## WHAT THIS TASK INVOLVES
Repeat exactly the lines between and including those that contain "Keep writing the Blender" and "# sweep out". Output no other line.

## DATASET
- - -

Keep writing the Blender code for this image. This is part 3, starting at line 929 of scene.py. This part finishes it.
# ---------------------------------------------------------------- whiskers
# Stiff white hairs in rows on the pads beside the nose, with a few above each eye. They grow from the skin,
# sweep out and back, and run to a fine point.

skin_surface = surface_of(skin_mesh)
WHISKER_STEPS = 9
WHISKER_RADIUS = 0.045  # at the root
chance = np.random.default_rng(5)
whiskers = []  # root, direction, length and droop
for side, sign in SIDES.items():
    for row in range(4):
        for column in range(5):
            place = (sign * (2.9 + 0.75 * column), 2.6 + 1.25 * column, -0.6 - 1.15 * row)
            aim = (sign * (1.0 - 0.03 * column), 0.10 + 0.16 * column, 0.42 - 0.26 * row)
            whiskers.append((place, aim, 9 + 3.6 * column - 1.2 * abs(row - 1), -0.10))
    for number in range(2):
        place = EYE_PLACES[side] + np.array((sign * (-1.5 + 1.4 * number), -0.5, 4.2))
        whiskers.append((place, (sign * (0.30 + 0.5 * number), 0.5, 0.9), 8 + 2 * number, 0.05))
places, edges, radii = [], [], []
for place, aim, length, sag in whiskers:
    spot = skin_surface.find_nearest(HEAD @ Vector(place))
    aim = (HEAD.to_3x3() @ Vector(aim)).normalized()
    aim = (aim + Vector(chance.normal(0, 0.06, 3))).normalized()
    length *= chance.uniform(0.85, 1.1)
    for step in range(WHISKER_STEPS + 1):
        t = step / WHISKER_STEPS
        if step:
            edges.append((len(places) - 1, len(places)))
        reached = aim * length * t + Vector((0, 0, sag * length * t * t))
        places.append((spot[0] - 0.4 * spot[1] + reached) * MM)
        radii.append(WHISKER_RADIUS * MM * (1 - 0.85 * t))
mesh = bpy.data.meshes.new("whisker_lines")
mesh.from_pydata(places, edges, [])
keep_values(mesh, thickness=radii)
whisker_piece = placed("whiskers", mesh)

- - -

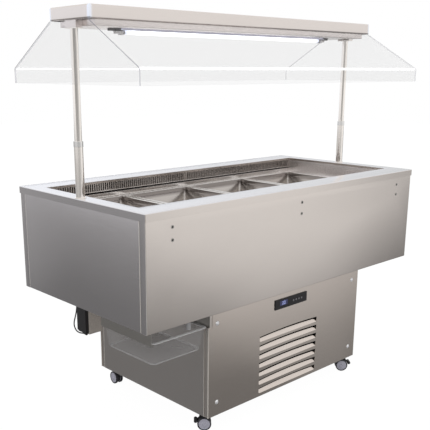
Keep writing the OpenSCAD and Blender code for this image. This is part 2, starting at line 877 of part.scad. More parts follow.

- - -

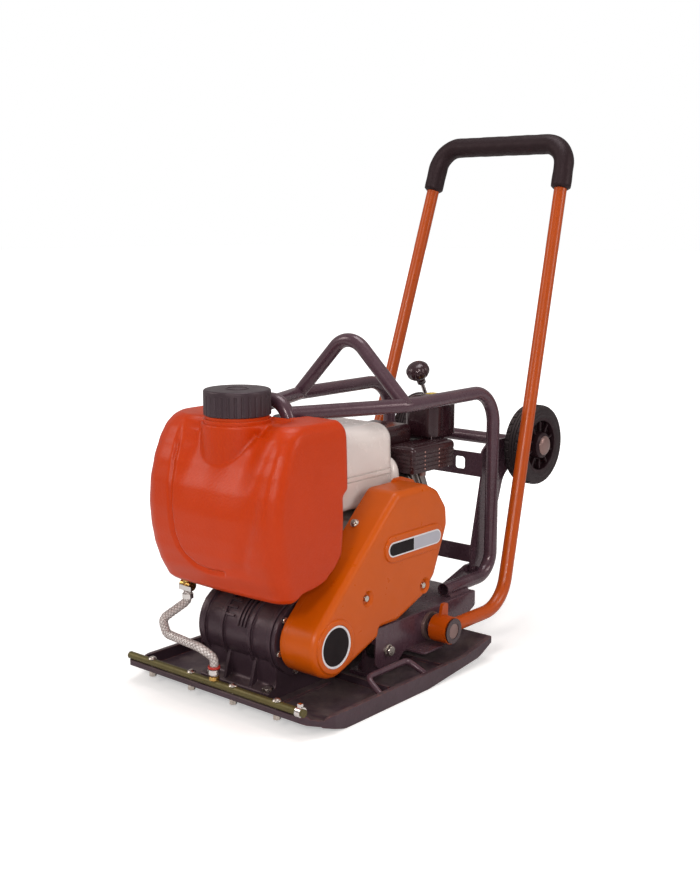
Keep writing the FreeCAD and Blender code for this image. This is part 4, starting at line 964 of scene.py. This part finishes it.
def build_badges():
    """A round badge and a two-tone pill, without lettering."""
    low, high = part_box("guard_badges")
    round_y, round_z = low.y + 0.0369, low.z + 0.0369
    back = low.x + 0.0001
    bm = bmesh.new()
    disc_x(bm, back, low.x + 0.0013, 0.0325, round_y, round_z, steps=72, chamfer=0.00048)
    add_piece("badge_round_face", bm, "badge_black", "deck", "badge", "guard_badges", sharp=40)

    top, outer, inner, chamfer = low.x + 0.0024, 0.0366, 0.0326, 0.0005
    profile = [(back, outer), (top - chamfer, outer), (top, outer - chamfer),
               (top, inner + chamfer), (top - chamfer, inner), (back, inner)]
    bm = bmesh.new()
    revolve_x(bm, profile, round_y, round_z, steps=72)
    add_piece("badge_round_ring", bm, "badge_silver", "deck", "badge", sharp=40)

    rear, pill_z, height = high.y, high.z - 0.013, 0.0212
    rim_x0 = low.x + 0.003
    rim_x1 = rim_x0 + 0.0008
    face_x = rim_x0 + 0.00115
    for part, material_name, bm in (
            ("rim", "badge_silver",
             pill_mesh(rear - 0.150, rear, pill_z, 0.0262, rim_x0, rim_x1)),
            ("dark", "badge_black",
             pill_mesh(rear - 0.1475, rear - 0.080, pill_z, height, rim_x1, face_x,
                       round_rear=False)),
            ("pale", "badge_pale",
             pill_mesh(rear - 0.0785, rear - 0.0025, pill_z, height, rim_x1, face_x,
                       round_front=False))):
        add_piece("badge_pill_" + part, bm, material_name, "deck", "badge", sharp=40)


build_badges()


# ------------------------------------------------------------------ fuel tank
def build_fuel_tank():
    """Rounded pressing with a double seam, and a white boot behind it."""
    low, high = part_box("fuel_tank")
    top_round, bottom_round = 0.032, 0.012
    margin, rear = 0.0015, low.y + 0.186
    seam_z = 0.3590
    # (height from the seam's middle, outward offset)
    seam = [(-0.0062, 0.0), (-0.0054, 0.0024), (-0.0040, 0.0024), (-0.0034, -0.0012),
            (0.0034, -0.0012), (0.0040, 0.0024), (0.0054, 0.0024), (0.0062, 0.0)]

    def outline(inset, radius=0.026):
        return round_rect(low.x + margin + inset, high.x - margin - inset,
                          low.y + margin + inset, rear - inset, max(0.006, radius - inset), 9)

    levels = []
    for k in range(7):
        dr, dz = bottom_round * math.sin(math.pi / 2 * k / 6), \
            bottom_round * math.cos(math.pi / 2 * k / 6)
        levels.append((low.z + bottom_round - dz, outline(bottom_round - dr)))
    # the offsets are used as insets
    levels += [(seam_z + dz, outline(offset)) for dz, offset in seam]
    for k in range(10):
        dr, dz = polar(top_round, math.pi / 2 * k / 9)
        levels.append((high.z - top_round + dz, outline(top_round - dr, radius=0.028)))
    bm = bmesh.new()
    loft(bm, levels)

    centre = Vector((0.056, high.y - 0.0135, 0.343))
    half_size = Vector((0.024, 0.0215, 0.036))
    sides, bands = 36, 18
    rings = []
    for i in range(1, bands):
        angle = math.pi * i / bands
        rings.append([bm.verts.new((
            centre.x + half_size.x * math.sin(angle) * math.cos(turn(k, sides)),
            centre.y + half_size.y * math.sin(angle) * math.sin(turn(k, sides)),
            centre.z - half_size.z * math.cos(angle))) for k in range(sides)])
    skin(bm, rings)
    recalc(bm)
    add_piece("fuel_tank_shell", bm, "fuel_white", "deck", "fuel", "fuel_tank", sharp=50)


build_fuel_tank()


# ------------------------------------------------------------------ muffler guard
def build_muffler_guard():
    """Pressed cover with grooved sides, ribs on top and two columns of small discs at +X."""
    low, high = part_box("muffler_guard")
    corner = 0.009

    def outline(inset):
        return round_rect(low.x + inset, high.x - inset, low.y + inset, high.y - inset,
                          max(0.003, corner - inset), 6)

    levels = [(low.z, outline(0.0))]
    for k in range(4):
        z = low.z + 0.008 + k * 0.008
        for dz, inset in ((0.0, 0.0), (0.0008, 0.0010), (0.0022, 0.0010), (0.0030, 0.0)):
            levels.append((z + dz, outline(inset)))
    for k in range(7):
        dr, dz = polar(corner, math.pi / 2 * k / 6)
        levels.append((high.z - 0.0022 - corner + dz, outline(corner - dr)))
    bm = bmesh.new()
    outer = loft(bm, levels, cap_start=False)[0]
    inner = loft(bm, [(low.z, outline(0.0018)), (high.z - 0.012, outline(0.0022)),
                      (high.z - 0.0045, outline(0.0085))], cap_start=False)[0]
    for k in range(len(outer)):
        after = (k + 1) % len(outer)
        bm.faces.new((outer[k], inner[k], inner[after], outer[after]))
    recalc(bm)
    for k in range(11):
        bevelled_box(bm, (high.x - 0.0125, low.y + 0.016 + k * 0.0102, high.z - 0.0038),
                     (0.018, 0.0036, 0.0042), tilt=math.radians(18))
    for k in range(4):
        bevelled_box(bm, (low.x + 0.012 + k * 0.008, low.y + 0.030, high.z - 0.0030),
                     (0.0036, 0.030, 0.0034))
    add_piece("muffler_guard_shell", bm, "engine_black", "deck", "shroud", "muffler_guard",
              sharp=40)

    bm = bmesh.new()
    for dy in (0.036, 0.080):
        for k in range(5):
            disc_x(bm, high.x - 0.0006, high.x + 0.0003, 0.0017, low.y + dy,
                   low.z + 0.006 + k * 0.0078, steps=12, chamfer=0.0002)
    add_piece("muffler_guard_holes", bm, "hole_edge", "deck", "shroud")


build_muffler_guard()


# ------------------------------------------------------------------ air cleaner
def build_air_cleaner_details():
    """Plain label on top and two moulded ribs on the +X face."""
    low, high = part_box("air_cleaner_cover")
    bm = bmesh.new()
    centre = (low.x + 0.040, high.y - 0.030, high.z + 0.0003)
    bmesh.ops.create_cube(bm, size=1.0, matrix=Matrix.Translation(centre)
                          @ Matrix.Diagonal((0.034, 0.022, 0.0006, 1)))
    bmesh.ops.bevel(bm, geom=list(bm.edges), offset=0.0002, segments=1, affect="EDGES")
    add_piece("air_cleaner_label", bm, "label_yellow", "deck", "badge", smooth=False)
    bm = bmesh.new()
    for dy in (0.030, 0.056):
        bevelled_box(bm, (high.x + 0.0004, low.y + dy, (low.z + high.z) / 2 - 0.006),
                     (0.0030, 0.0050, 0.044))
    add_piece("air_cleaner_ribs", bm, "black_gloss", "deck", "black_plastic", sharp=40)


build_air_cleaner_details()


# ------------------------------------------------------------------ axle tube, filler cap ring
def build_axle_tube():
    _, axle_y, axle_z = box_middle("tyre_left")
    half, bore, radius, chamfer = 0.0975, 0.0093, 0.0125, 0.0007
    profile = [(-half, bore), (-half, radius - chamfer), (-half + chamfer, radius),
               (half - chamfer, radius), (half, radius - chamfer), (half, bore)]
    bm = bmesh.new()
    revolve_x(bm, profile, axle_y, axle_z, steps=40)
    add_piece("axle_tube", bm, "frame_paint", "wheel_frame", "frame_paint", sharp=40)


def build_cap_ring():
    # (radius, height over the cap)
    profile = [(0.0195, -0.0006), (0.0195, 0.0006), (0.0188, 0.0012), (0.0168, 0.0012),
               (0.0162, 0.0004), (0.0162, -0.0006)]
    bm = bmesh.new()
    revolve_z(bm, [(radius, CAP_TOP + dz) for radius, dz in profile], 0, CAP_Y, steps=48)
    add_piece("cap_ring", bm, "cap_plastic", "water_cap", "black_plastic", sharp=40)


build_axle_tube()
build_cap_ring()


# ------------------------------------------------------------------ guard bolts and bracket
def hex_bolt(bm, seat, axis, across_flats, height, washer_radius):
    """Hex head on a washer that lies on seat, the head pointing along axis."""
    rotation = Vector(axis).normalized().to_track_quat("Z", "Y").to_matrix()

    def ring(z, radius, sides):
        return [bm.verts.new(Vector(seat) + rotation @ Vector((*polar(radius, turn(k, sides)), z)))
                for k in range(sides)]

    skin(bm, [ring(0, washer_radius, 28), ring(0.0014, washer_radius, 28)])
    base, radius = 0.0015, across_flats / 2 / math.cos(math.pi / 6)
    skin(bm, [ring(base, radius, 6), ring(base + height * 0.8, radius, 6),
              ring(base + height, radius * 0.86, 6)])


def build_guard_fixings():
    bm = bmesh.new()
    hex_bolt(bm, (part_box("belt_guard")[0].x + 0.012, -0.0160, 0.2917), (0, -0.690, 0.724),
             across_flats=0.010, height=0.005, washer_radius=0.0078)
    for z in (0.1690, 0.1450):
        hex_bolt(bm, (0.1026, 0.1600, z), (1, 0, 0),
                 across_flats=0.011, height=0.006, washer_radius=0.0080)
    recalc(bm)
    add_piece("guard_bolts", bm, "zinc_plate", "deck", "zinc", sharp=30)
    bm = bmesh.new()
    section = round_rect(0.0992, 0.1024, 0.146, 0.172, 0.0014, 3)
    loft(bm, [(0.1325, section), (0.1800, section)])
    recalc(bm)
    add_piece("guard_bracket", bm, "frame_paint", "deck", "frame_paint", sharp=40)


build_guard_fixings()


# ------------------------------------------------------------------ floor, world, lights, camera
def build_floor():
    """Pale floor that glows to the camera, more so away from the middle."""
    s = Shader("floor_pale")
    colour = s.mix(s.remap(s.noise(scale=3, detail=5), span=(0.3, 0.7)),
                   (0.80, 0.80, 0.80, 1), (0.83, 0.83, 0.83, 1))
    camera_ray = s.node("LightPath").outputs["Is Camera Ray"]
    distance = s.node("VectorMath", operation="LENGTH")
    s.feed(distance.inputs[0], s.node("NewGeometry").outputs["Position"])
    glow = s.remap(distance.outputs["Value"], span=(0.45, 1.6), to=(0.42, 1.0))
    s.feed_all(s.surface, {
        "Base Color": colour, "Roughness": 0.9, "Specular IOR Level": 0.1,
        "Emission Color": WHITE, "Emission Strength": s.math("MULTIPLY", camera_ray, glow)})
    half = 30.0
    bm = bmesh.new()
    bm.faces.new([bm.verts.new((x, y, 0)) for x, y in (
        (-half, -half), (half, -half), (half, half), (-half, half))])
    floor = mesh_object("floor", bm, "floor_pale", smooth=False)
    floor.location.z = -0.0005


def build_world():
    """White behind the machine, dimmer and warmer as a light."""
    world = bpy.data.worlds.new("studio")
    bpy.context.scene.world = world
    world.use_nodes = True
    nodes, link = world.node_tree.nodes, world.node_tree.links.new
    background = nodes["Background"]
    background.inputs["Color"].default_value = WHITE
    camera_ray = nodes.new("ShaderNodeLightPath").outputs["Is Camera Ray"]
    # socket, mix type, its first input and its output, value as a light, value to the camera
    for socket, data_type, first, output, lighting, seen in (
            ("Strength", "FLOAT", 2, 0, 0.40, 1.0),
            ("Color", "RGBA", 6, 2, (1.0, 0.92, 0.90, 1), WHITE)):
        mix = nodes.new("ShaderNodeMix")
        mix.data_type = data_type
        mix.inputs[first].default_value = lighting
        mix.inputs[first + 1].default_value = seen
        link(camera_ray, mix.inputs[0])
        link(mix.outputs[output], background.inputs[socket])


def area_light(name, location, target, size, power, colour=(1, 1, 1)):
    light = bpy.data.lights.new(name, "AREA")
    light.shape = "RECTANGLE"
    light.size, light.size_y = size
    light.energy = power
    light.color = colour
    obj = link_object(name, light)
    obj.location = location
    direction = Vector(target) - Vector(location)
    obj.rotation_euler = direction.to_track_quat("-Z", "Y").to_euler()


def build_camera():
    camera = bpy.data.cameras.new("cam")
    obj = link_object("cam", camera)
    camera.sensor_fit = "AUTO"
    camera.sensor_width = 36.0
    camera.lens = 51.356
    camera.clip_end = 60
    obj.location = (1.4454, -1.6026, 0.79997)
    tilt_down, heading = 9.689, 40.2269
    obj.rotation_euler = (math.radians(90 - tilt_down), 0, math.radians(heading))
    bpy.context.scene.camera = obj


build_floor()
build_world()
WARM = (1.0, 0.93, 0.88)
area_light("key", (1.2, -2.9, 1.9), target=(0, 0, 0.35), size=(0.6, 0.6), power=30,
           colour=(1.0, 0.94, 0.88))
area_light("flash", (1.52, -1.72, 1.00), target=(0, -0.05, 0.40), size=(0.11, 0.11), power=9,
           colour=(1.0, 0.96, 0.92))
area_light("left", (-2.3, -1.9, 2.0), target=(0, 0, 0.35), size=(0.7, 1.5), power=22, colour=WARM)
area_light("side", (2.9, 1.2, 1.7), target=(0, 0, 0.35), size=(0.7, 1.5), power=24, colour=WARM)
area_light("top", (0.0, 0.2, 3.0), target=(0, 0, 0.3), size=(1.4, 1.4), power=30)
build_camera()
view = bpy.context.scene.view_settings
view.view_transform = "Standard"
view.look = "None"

- - -

## TASK SOLUTION
Keep writing the Blender code for this image. This is part 3, starting at line 929 of scene.py. This part finishes it.
# ---------------------------------------------------------------- whiskers
# Stiff white hairs in rows on the pads beside the nose, with a few above each eye. They grow from the skin,
# sweep out and back, and run to a fine point.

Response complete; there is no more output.